● The data:
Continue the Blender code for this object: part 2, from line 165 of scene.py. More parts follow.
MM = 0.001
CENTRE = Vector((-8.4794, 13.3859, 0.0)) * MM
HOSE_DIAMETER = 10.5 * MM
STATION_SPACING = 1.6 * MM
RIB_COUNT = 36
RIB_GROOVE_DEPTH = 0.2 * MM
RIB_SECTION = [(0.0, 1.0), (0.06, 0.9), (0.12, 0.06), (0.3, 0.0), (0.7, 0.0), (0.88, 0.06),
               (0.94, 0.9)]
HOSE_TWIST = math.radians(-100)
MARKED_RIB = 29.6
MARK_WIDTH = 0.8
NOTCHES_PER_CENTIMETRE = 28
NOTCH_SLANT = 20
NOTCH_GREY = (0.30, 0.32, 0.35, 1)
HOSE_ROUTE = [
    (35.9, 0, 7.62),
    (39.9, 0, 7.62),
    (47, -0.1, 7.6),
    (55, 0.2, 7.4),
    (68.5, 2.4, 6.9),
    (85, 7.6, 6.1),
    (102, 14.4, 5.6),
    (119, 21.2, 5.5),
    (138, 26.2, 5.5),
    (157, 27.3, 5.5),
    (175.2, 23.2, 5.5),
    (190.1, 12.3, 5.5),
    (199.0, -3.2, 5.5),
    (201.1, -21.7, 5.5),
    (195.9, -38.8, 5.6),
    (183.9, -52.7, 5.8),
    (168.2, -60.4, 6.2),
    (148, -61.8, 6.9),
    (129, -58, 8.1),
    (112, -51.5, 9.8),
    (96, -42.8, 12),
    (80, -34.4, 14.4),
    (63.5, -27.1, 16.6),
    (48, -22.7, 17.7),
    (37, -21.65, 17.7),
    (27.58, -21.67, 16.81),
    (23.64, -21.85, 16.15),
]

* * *

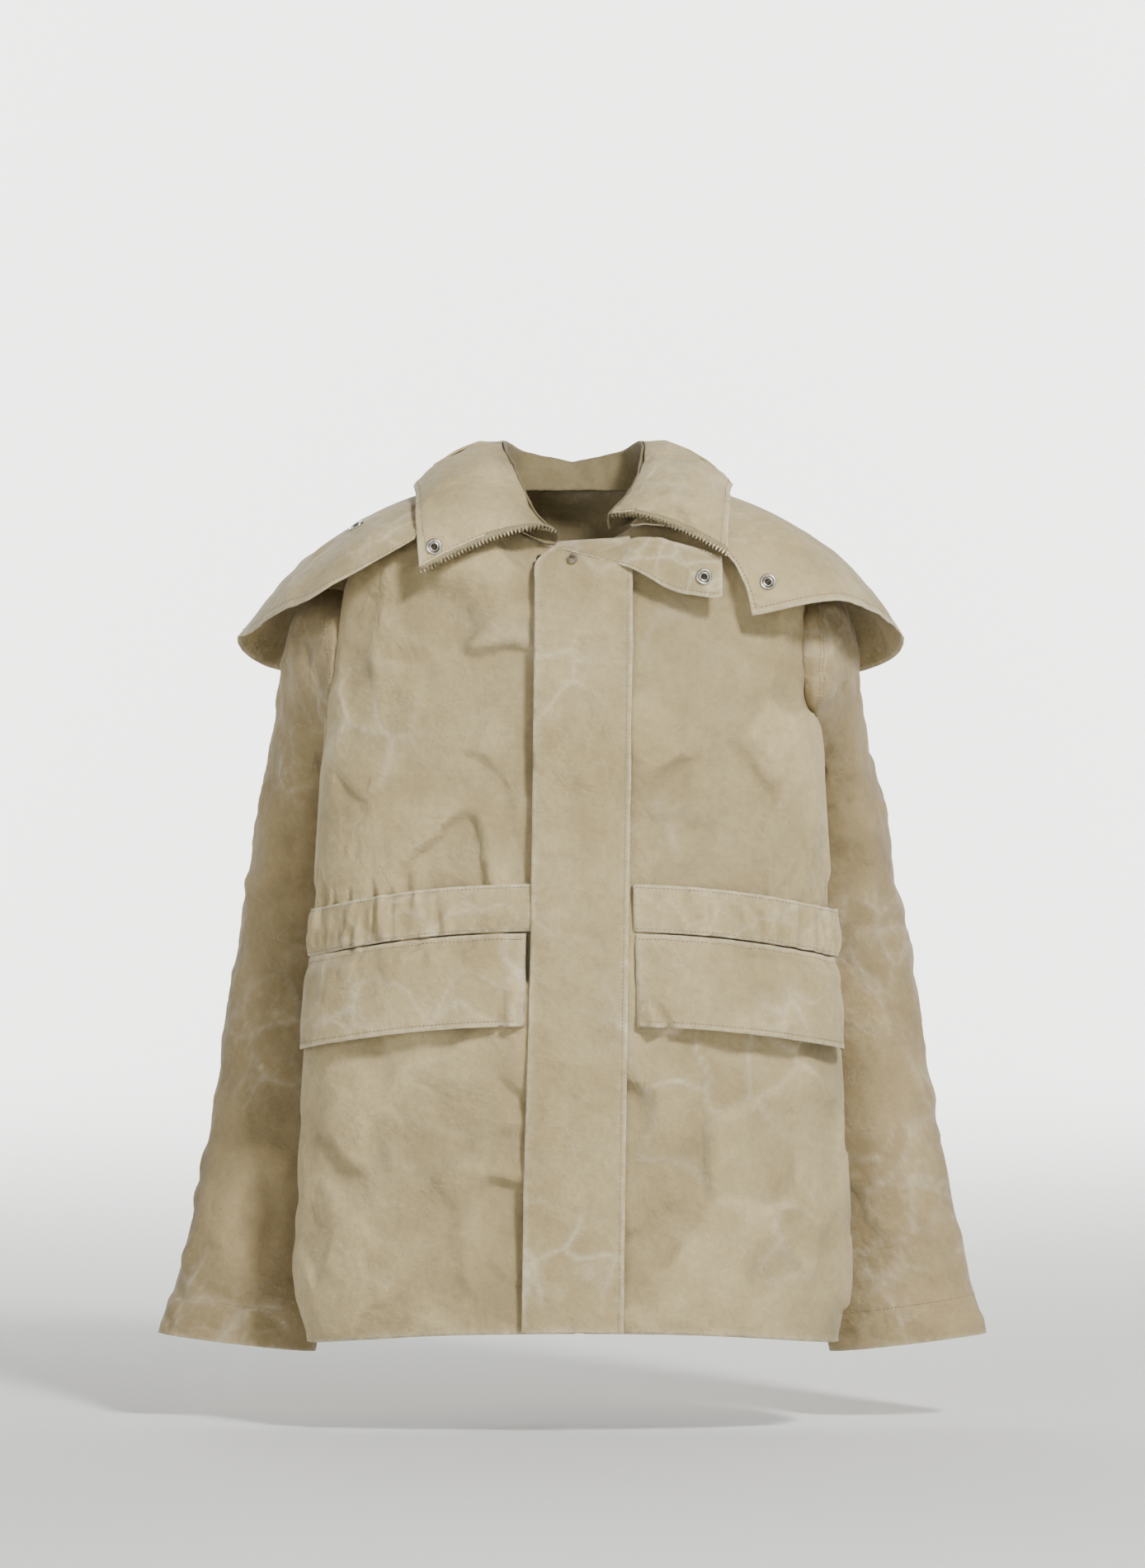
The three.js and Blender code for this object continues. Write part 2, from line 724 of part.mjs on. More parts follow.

...

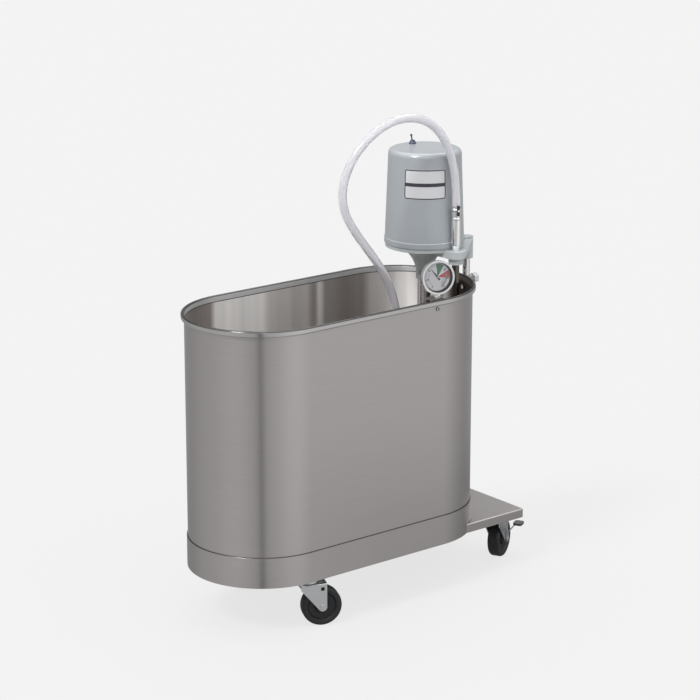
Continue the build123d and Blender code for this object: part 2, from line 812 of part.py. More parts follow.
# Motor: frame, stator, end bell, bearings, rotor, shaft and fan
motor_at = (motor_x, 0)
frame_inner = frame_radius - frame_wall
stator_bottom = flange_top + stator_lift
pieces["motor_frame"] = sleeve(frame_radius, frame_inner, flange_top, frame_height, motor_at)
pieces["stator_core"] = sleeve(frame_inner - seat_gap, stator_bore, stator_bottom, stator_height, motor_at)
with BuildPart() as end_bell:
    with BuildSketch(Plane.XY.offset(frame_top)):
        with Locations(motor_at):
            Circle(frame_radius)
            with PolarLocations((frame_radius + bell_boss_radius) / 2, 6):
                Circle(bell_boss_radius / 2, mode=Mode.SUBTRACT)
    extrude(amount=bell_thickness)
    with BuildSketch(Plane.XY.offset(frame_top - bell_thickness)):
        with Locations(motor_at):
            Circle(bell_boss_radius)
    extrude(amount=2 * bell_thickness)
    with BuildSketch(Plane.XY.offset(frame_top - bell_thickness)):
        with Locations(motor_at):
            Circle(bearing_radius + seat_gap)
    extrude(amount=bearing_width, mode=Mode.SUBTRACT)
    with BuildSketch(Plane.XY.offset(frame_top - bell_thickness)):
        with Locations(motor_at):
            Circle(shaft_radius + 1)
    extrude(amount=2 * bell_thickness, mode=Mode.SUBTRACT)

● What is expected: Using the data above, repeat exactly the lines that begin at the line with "Continue the build123d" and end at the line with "extrude(amount=2 * bell_thickness, mode=Mode.SUBTRACT)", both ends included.

● Exercise response:
Continue the build123d and Blender code for this object: part 2, from line 812 of part.py. More parts follow.
# Motor: frame, stator, end bell, bearings, rotor, shaft and fan
motor_at = (motor_x, 0)
frame_inner = frame_radius - frame_wall
stator_bottom = flange_top + stator_lift
pieces["motor_frame"] = sleeve(frame_radius, frame_inner, flange_top, frame_height, motor_at)
pieces["stator_core"] = sleeve(frame_inner - seat_gap, stator_bore, stator_bottom, stator_height, motor_at)
with BuildPart() as end_bell:
    with BuildSketch(Plane.XY.offset(frame_top)):
        with Locations(motor_at):
            Circle(frame_radius)
            with PolarLocations((frame_radius + bell_boss_radius) / 2, 6):
                Circle(bell_boss_radius / 2, mode=Mode.SUBTRACT)
    extrude(amount=bell_thickness)
    with BuildSketch(Plane.XY.offset(frame_top - bell_thickness)):
        with Locations(motor_at):
            Circle(bell_boss_radius)
    extrude(amount=2 * bell_thickness)
    with BuildSketch(Plane.XY.offset(frame_top - bell_thickness)):
        with Locations(motor_at):
            Circle(bearing_radius + seat_gap)
    extrude(amount=bearing_width, mode=Mode.SUBTRACT)
    with BuildSketch(Plane.XY.offset(frame_top - bell_thickness)):
        with Locations(motor_at):
            Circle(shaft_radius + 1)
    extrude(amount=2 * bell_thickness, mode=Mode.SUBTRACT)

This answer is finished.